_Exercise task_.
Only the lines starting at the one with "cad_parts[node].hide_render = cad_parts[node].hide_viewport" and ending at the one with "return tuple(c /" should be copied, exactly and with both ends kept.

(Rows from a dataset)
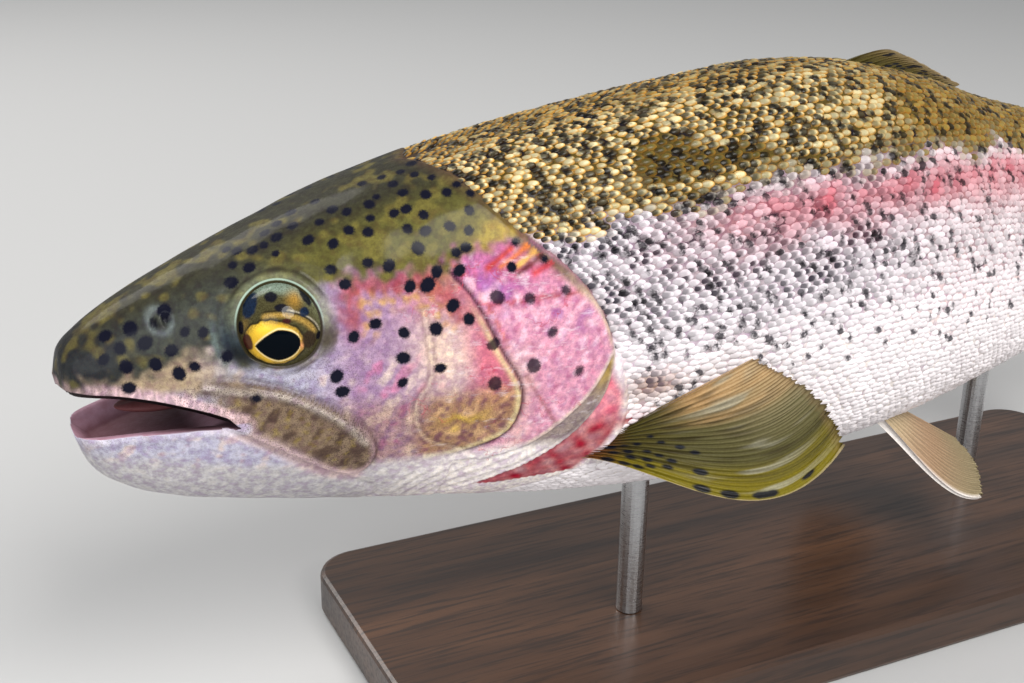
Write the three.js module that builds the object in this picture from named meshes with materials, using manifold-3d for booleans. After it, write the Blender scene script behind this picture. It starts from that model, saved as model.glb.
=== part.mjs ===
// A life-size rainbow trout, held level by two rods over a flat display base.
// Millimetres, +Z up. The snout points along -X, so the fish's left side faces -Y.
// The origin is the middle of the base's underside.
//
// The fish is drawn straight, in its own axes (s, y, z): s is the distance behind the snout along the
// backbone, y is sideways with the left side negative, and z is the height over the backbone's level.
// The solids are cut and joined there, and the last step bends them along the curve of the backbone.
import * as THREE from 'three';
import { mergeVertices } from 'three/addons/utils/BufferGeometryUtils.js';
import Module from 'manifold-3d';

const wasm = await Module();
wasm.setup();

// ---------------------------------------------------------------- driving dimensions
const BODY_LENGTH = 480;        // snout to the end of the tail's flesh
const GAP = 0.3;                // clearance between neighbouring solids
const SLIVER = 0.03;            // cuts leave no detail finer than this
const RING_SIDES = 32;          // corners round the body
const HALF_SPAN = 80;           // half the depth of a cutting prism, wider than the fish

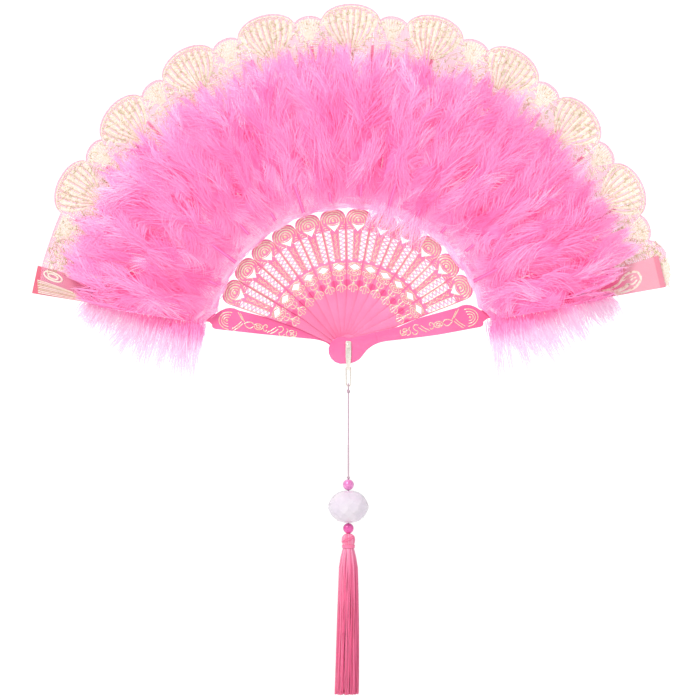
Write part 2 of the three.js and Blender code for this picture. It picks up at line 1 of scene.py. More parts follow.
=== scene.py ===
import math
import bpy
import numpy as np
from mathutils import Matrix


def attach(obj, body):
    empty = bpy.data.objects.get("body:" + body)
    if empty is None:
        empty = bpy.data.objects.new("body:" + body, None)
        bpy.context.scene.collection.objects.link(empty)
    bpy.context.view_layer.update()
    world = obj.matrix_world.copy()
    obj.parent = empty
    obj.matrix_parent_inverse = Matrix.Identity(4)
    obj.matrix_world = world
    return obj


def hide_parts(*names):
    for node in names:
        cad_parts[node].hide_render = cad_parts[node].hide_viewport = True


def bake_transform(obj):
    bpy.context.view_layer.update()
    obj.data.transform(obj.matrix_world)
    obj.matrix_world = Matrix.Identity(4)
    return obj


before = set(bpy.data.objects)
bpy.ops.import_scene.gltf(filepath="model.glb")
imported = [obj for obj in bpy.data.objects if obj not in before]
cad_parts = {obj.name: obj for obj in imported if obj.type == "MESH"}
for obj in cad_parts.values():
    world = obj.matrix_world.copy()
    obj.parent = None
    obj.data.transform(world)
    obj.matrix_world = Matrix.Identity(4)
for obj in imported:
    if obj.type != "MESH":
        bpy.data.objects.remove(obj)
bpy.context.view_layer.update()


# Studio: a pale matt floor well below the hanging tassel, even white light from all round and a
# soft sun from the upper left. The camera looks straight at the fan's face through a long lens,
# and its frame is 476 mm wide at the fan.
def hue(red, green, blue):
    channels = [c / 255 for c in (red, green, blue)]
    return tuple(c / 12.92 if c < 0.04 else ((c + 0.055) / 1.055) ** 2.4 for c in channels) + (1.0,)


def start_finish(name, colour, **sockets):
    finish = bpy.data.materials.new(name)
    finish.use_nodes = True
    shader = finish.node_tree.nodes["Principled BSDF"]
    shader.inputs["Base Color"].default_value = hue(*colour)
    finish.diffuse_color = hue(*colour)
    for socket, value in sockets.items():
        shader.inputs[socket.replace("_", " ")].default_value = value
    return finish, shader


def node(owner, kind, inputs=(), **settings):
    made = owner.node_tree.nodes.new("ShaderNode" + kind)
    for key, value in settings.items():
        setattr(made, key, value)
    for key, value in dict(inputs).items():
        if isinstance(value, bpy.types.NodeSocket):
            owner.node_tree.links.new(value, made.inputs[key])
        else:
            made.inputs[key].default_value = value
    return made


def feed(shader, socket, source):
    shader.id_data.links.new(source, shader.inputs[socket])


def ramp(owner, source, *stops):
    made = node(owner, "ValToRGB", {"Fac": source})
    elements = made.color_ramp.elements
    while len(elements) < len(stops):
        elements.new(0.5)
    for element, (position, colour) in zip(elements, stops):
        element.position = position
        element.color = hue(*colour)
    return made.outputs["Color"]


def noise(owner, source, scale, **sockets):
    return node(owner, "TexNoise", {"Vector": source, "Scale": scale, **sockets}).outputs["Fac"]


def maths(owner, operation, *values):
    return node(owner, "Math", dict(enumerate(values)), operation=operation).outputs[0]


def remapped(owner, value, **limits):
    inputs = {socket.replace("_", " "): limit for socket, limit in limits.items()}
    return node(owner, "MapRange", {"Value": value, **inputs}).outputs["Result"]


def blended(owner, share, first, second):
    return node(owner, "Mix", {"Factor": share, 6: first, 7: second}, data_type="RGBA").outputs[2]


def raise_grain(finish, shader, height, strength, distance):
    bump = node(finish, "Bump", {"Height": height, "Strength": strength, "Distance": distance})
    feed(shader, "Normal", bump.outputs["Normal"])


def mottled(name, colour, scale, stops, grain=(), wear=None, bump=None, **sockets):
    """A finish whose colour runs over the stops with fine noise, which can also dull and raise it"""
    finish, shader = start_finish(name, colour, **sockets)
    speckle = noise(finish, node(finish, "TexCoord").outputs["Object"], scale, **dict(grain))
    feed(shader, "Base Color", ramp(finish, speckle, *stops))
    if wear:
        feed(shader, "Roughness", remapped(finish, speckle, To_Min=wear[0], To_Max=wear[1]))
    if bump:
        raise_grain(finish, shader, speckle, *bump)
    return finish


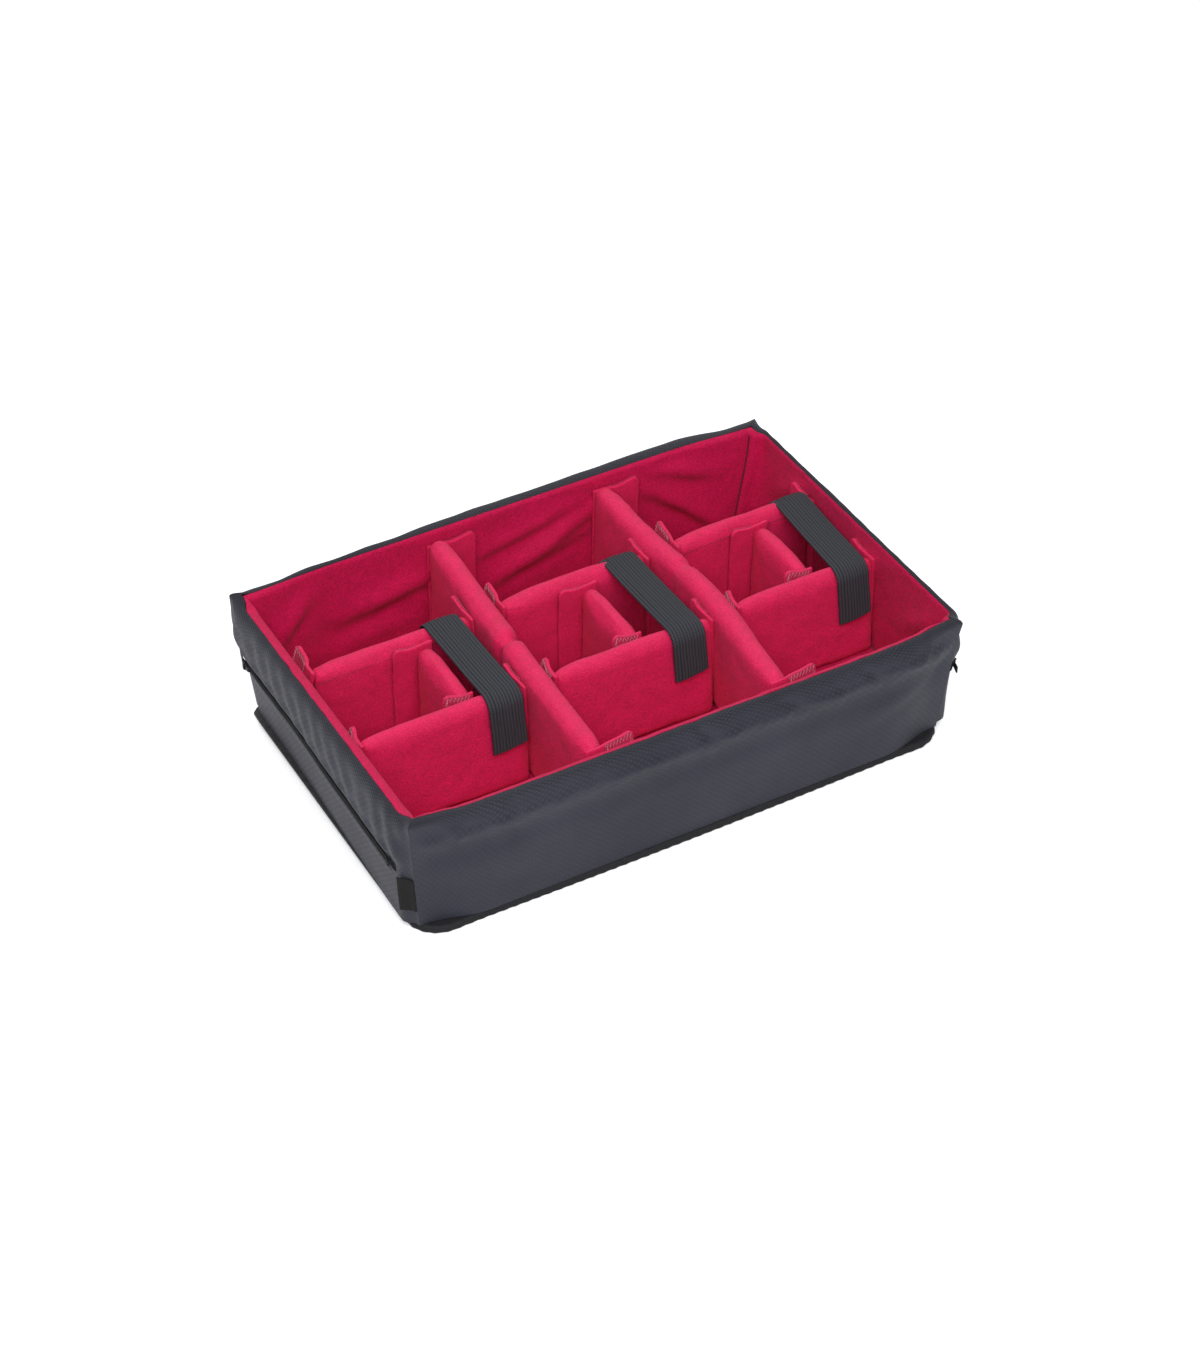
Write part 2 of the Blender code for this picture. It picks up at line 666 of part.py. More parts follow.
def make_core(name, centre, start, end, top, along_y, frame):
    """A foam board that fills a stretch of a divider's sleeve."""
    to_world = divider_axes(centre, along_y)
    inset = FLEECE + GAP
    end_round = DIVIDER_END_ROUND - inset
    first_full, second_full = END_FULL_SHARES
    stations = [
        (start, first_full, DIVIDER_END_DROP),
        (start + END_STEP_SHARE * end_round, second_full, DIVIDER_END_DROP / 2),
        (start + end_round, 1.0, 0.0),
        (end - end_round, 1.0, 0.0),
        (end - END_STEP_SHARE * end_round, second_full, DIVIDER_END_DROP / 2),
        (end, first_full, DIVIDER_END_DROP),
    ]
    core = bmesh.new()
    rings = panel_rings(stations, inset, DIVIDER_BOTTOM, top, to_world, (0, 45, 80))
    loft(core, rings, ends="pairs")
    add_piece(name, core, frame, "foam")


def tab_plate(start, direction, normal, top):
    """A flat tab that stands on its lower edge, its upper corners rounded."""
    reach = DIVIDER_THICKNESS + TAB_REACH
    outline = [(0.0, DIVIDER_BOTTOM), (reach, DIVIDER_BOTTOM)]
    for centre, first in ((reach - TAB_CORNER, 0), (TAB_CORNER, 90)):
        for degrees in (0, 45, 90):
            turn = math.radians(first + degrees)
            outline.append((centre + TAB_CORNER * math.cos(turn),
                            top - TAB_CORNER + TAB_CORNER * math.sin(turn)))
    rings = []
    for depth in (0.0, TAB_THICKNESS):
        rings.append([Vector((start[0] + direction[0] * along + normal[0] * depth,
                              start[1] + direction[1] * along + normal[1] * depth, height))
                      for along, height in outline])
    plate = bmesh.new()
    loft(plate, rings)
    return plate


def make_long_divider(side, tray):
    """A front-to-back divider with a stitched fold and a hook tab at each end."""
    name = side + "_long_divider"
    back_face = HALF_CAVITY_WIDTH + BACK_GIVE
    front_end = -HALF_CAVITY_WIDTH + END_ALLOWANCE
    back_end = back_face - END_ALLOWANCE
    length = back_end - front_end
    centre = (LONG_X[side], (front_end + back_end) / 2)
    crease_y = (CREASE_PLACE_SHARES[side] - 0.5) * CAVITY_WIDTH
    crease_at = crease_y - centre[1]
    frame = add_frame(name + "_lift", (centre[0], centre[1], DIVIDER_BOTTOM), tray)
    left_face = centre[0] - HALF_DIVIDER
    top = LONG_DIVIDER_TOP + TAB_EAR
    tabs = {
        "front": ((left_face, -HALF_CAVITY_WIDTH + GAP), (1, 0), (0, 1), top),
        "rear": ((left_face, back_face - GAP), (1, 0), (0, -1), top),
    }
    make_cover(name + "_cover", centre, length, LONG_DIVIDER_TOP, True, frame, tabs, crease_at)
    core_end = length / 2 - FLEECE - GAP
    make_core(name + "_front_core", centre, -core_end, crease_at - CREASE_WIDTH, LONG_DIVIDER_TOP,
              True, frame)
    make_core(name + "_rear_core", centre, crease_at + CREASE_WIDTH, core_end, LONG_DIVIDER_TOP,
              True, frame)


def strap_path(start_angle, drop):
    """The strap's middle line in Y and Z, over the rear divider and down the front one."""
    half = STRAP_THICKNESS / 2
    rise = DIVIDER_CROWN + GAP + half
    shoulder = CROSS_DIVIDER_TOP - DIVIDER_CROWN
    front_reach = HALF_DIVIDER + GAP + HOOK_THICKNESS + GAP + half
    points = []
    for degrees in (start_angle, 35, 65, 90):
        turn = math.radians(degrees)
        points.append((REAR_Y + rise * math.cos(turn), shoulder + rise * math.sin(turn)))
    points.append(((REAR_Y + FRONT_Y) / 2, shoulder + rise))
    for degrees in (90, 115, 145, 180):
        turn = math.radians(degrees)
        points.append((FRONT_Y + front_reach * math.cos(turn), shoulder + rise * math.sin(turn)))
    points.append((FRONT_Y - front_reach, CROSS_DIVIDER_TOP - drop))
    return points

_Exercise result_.
        cad_parts[node].hide_render = cad_parts[node].hide_viewport = True


def bake_transform(obj):
    bpy.context.view_layer.update()
    obj.data.transform(obj.matrix_world)
    obj.matrix_world = Matrix.Identity(4)
    return obj


before = set(bpy.data.objects)
bpy.ops.import_scene.gltf(filepath="model.glb")
imported = [obj for obj in bpy.data.objects if obj not in before]
cad_parts = {obj.name: obj for obj in imported if obj.type == "MESH"}
for obj in cad_parts.values():
    world = obj.matrix_world.copy()
    obj.parent = None
    obj.data.transform(world)
    obj.matrix_world = Matrix.Identity(4)
for obj in imported:
    if obj.type != "MESH":
        bpy.data.objects.remove(obj)
bpy.context.view_layer.update()


# Studio: a pale matt floor well below the hanging tassel, even white light from all round and a
# soft sun from the upper left. The camera looks straight at the fan's face through a long lens,
# and its frame is 476 mm wide at the fan.
def hue(red, green, blue):
    channels = [c / 255 for c in (red, green, blue)]
    return tuple(c / 12.92 if c < 0.04 else ((c + 0.055) / 1.055) ** 2.4 for c in channels) + (1.0,)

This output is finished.